Interrupt-driven sensor reading, visualised

An interrupt service routine records the event minimally and returns; the main loop does the heavy work. Keeps ISR fast and predictable.

Frequently Asked Questions

Do I need external pull-up resistors on I2C?

Usually yes, unless your breakout board includes them. Most sensor breakouts from Adafruit and SparkFun include 10 kOhm pull-ups. Raw chips and many cheap AliExpress modules do not. If your bus does not work, add 4.7 kOhm pull-ups from SDA and SCL to VCC and try again.
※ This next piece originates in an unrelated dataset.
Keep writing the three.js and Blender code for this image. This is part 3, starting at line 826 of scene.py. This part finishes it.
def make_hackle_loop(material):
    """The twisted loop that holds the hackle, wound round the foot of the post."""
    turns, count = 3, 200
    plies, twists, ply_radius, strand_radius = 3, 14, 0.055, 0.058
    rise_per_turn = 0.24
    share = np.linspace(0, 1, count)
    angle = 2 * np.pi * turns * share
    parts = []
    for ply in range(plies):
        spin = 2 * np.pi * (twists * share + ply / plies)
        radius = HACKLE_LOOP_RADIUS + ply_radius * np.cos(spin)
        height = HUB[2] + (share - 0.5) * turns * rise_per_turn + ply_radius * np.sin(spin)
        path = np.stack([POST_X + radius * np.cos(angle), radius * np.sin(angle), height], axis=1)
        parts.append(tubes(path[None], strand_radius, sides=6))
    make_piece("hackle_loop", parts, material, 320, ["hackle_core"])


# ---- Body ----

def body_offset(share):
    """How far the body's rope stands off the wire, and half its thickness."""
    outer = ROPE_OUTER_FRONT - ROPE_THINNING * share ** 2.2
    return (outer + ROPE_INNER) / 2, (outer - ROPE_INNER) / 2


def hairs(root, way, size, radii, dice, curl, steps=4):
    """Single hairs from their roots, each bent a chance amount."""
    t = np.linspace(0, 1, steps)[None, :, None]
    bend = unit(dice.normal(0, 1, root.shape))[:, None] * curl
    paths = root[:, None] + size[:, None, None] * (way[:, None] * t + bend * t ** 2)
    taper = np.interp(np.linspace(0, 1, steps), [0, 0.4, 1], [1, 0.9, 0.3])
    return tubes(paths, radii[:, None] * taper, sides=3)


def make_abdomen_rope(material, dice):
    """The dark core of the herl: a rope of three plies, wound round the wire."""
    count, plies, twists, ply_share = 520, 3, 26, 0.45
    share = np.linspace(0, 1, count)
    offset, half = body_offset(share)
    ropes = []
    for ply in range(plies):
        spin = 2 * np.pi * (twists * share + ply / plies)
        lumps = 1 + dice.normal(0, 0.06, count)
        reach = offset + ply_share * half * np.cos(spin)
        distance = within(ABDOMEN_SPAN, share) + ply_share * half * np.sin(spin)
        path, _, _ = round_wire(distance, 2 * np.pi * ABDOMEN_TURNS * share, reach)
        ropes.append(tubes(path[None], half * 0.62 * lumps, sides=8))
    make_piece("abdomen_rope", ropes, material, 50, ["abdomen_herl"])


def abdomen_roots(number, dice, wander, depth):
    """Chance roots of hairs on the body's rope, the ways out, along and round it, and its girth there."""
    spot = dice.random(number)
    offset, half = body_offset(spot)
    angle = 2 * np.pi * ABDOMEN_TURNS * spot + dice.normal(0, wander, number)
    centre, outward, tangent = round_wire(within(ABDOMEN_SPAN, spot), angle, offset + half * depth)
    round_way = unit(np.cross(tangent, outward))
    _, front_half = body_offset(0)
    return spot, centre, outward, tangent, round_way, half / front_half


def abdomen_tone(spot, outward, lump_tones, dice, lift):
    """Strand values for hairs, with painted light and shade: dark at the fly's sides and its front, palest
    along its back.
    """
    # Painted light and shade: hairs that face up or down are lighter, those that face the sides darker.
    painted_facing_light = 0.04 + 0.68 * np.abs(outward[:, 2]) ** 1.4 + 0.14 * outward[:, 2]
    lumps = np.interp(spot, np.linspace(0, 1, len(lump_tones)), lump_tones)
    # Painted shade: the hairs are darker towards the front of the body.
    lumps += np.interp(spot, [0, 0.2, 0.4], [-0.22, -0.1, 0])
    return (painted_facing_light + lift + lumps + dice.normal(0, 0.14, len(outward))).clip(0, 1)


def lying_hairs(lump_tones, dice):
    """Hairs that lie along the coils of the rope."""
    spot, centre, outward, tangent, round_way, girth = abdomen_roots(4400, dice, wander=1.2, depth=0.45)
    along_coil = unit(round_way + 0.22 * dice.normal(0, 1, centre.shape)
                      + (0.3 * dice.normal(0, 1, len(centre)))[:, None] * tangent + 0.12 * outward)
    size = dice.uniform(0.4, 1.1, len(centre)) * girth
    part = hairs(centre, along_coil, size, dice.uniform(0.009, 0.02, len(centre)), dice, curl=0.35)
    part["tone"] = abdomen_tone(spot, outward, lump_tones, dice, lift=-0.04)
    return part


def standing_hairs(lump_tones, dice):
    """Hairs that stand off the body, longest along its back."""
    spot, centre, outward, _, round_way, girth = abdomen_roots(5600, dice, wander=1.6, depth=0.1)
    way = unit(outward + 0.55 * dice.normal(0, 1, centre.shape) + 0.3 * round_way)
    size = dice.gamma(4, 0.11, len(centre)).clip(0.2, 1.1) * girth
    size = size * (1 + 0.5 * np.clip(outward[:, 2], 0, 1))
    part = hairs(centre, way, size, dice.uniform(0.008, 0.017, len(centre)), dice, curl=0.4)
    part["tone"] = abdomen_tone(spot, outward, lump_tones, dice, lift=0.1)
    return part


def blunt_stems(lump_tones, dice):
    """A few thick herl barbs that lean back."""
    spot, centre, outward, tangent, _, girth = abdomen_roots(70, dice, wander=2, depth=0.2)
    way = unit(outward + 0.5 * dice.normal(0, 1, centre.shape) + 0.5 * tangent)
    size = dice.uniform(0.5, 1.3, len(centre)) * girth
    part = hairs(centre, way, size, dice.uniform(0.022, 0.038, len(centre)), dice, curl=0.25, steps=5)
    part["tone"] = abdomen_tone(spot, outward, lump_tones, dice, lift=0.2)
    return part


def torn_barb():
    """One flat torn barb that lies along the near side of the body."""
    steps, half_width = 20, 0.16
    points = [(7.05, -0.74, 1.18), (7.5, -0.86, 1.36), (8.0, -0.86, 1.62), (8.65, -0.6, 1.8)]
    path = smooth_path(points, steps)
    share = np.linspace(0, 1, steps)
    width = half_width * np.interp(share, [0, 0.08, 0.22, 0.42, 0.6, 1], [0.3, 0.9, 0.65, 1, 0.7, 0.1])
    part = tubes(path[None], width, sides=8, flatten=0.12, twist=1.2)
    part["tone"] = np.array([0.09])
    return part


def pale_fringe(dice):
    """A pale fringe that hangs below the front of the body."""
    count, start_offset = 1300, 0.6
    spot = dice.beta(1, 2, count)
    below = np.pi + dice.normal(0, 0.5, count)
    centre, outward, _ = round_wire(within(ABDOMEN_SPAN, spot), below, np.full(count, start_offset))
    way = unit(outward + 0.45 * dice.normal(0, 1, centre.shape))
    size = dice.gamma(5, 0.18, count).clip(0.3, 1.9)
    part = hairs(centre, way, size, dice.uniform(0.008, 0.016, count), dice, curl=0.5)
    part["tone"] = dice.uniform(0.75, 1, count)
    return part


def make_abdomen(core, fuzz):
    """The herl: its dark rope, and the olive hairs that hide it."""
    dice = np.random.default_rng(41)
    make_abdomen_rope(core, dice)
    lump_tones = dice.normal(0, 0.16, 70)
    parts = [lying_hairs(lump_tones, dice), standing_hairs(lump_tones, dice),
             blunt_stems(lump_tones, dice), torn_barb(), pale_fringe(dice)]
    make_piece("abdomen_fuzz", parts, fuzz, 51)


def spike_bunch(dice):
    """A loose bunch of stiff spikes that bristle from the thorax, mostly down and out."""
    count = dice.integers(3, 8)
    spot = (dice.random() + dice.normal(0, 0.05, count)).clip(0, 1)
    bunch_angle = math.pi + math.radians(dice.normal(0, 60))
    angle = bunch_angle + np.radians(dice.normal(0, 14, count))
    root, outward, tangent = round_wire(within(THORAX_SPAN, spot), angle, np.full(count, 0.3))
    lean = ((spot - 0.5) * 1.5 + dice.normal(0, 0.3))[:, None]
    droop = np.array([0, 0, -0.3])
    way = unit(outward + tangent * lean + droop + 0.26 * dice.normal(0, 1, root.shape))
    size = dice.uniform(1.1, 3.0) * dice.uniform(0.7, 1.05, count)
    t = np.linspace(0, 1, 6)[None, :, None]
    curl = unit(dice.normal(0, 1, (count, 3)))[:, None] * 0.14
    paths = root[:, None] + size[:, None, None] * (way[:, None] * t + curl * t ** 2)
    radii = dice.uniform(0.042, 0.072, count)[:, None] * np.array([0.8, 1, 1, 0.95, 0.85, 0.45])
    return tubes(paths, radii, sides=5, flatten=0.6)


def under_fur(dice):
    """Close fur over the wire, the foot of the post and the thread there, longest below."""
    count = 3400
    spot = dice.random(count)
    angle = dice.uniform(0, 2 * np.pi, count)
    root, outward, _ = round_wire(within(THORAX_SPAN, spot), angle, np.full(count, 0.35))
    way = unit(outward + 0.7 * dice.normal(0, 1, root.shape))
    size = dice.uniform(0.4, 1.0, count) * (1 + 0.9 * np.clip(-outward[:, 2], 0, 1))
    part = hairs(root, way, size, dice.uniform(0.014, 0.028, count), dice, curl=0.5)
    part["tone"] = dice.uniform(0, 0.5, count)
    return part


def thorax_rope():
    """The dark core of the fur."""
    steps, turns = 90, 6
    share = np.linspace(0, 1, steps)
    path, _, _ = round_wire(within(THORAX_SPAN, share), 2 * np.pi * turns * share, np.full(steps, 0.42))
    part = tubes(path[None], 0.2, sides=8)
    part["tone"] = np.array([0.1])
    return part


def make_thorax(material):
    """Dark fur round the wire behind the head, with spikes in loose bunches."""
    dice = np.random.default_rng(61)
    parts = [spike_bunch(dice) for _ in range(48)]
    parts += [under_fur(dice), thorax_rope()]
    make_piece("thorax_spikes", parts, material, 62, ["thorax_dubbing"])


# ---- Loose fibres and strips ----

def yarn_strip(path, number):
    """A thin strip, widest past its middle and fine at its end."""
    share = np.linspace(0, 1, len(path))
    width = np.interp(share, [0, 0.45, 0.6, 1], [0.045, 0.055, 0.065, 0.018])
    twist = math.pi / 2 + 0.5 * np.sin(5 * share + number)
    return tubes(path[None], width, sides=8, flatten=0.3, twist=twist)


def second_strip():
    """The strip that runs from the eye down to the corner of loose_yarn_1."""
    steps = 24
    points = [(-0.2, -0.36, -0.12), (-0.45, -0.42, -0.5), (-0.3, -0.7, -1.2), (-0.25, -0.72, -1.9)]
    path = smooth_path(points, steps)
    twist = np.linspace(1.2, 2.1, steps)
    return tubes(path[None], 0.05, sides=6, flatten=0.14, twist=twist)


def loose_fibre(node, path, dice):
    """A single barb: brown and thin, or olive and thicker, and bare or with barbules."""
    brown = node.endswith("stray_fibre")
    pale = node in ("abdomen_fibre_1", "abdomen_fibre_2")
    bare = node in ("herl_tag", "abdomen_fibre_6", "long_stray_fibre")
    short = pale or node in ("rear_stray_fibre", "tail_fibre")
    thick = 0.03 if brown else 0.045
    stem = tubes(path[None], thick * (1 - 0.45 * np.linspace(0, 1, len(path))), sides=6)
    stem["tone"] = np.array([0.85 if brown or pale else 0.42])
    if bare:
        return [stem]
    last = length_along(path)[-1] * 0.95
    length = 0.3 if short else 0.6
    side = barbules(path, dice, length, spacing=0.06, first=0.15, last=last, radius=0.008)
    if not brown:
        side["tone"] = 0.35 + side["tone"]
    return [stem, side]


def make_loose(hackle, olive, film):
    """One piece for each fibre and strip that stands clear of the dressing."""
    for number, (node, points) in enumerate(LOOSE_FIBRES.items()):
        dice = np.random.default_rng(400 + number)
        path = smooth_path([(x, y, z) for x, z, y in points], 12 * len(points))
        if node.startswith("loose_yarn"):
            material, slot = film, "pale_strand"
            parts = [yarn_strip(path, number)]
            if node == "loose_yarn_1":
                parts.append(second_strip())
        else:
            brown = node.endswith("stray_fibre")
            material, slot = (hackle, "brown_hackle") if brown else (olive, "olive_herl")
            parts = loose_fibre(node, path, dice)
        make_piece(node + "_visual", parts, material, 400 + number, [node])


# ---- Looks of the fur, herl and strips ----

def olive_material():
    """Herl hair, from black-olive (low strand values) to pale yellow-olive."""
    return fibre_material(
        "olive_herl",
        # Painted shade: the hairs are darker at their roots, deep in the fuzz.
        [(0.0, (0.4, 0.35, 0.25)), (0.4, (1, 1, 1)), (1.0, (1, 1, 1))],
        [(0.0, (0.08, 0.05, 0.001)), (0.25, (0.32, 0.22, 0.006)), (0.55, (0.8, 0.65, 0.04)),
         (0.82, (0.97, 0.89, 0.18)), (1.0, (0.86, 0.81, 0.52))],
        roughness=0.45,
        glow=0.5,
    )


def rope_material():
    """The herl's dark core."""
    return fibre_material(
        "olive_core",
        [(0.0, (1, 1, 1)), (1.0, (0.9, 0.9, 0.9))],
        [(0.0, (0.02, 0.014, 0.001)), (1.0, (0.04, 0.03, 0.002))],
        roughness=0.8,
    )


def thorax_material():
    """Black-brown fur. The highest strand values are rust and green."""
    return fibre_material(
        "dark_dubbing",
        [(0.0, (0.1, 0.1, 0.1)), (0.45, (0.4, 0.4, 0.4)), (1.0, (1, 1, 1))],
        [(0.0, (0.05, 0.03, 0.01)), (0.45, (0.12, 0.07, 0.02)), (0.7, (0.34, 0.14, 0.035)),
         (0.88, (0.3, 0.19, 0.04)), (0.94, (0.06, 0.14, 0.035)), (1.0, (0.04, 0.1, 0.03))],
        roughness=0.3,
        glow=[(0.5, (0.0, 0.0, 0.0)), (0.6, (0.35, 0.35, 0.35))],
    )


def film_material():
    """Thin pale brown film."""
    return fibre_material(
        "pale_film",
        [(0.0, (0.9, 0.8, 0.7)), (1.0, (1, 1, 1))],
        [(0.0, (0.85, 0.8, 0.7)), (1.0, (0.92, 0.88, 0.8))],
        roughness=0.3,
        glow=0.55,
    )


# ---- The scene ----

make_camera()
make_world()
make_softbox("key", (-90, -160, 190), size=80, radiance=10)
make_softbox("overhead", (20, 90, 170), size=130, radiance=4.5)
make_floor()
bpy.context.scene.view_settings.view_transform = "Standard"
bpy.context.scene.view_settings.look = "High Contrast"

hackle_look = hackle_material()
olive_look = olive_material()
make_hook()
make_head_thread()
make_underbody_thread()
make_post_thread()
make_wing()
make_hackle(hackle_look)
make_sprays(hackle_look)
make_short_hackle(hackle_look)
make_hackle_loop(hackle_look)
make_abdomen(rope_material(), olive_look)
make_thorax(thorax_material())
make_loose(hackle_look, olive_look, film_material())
Why does my ESP32 reboot randomly when using a sensor?

Four common causes: (1) drawing too much current from the 3.3V rail — add a capacitor or use external power; (2) a floating GPIO pin triggering spurious interrupts; (3) blocking too long inside an ISR and starving the WiFi stack; (4) stack overflow because you allocated a large buffer on the stack. Check the serial monitor for the panic/guru meditation output.
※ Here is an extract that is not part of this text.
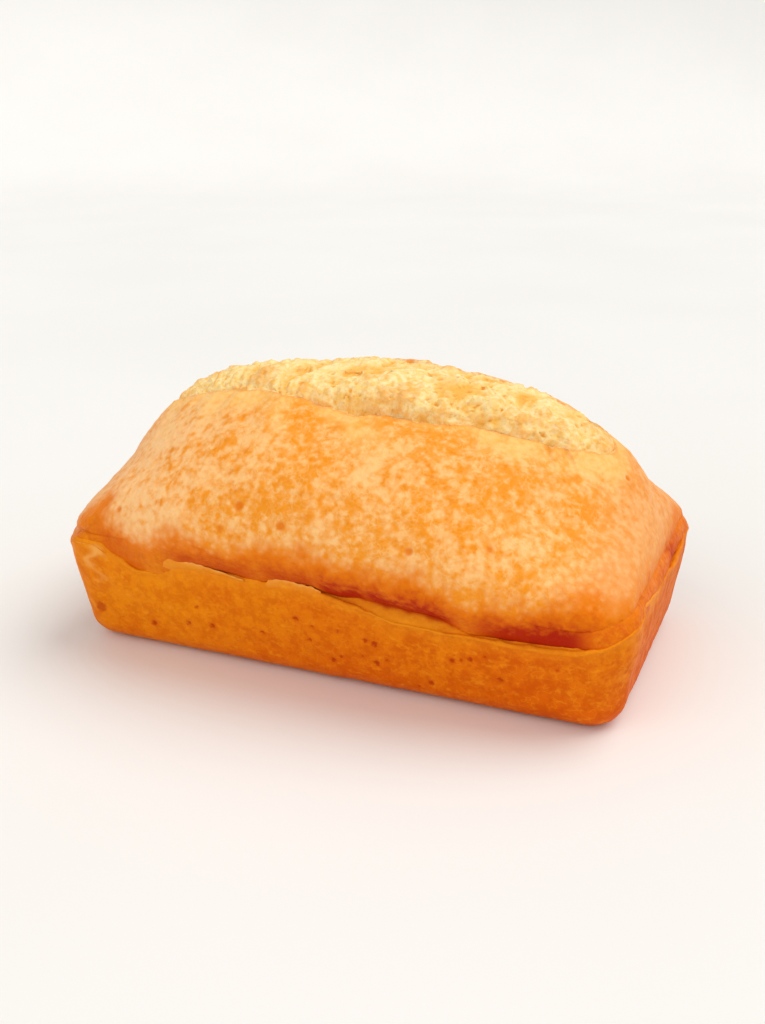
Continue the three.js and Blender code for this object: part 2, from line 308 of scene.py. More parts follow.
class Loaf:
    """Where each part of the loaf lies. Fractions run round it from the front middle."""

    def __init__(self, sizes):
        self.base_half_length = sizes.base_length / MM / 2
        self.base_half_width = sizes.base_width / MM / 2
        self.rim_level = sizes.rim_height / MM
        self.crown_level = sizes.crown_height / MM
        self.tear_length = sizes.split_length / MM / 2 + TEAR_MARGIN_LENGTH
        self.tear_width = sizes.split_width / MM / 2 + TEAR_MARGIN_WIDTH
        self.rim_length = self.base_half_length + RIM_FLARE_END
        self.rim_width = self.base_half_width + RIM_FLARE_SIDE
        self.dome_length = self.rim_length - SHOULDER_INSET_END
        self.dome_width = self.rim_width + SHOULDER_BULGE
        self.slimmest = self.tear_width / self.dome_width

    def rim_length_round(self):
        return 4 * (self.rim_length + self.rim_width - (2 - HALF_PI) * RIM_CORNER)

    def rim_distance(self, fraction):
        return self.rim_length_round() * np.where(fraction > 0.5, fraction - 1, fraction)

    def rim_height(self, fraction, shortest=0):
        run = self.rim_distance(fraction)
        turn = 2 * np.pi * fraction
        height = self.rim_level + 0.5 * noise(12 * np.sin(turn), 12 * np.cos(turn), 0, 3)
        for at, reach, rise in RIM_WAVES:
            if reach > shortest:
                height = height + rise * bump(run, at, reach)
        return height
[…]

How do I read a sensor in the background while doing other work?

On Arduino, use millis()-based scheduling: check if (millis() - lastRead >= INTERVAL_MS) in every loop iteration. On ESP32 with FreeRTOS, create a dedicated task with xTaskCreate that reads the sensor and pushes to a queue. See our article on common project patterns for the full set of techniques.

Can I use multiple sensors on the same I2C bus?

Yes, up to the practical limit of about 10 devices per bus (electrical loading and total cable length become issues beyond that). Each device needs a unique address. If two sensors share an address (common with multiple OLED displays), use a TCA9548A I2C multiplexer to switch between them, or put them on separate I2C buses (ESP32 has two).

What is the most reliable temperature sensor?

DS18B20 for a waterproof probe in the 0–100°C range, used everywhere from beer brewing to reef tanks. Sensirion SHT30 or SHT31 for indoor air measurements with excellent humidity accuracy. BME280 if you also want barometric pressure. All three significantly outperform the DHT22 people tend to reach for first.